In this instance, however, newer cable capacity in the region meant that traffic could be mostly diverted around the cuts. We frequently now see this kind of route diversity worldwide, with fewer single routes in and out of countries, or between countries or continents. This has significantly aided the Internet’s resilience and ability to deal with ambient or anomalous operating conditions.
On August 5, for the second time this year, Wells Fargo experienced an issue with its banking apps where deposits did not show up in customers’ accounts.

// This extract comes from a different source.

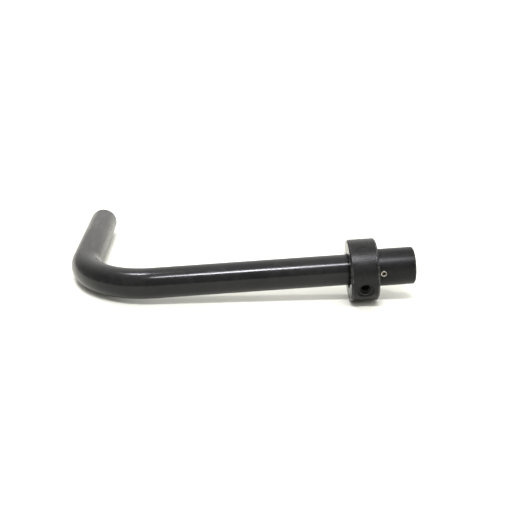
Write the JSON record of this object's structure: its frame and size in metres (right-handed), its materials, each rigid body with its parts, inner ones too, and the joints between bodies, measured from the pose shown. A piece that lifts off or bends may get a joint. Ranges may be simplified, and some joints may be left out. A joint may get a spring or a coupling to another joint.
{
  "type": "winch handle",
  "caption": "Bent round-bar hand crank with a pinned drive sleeve on its end and a set-screw stop collar, for turning a boat winch.",
  "frame": {"origin": "centre of the drive end's flat face, on the arm's axis", "axes": "+X out of the drive end along the arm; the bar's centreline lies in Z = 0 and the grip leg points along +Y; +Z is square to the L"},
  "size_m": [0.1809, 0.1262, 0.0317],
  "materials": {
    "bar_steel": "black oxide, oiled, semi-gloss, drawn bar",
    "sleeve_steel": "black oxide, satin, fine turned",
    "collar_steel": "black oxide, satin, slightly grainy, turned",
    "screw_steel": "black oxide, satin",
    "pin_steel": "bare spring steel, satin"
  },
  "bodies": {
    "handle": {"handle_bar": "bar_steel", "drive_sleeve": "sleeve_steel", "roll_pin": "pin_steel"},
    "collar": {"stop_collar": "collar_steel"},
    "screw": {"set_screw": "screw_steel"}
  },
  "joints": [
    {"name": "collar_slide", "type": "slide", "parent": "handle", "child": "collar", "axis": [1, 0, 0], "range_m": [-0.098, 0]},
    {"name": "set_screw_travel", "type": "slide", "parent": "collar", "child": "screw", "axis": [0, -0.9272, -0.3746], "range_m": [0, 0.00564]}
  ]
}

The nature of the outage hasn’t been officially explained, but—on the surface—it has some similarities to recent issues at Australia’s Commonwealth Bank, where users faced excessive wait times when trying to call information from the backend systems sitting behind the banking app UI.
By the Numbers
In addition to the outages highlighted above, let’s close by taking a look at some of the global trends we observed across ISPs, cloud service provider networks, collaboration app networks, and edge networks over the past two weeks (July 31-August 13):
Global outages exhibited a slight upward trend over this two-week period, initially rising from 156 to 171, a 10% increase when compared to July 24-30. This was followed by a rare week where the total outages observed remained constant (see the chart below).
This pattern was not reflected in the U.S. While U.S.-centric outages initially rose from 60 to 63—a 5% increase when compared to July 24-30, they then dropped from 63 to 59 the next week, a 6% decrease.
U.S.-centric outages accounted for 36% of all observed outages from July 31 - August 13, which is somewhat smaller than the percentage observed between July 17-30, where they accounted for 42% of observed outages. This is the first time since April that U.S.-centric outages have accounted for less than 40% of all observed outages.
Looking at total outages in the month of July, global outages dropped from 710 to 691, a 3% decrease when compared to June. This pattern was reflected in the U.S., with outages dropping from 310 to 308, a 1% decrease. This downward trend reflects patterns observed in previous years across the Northern Hemisphere summer.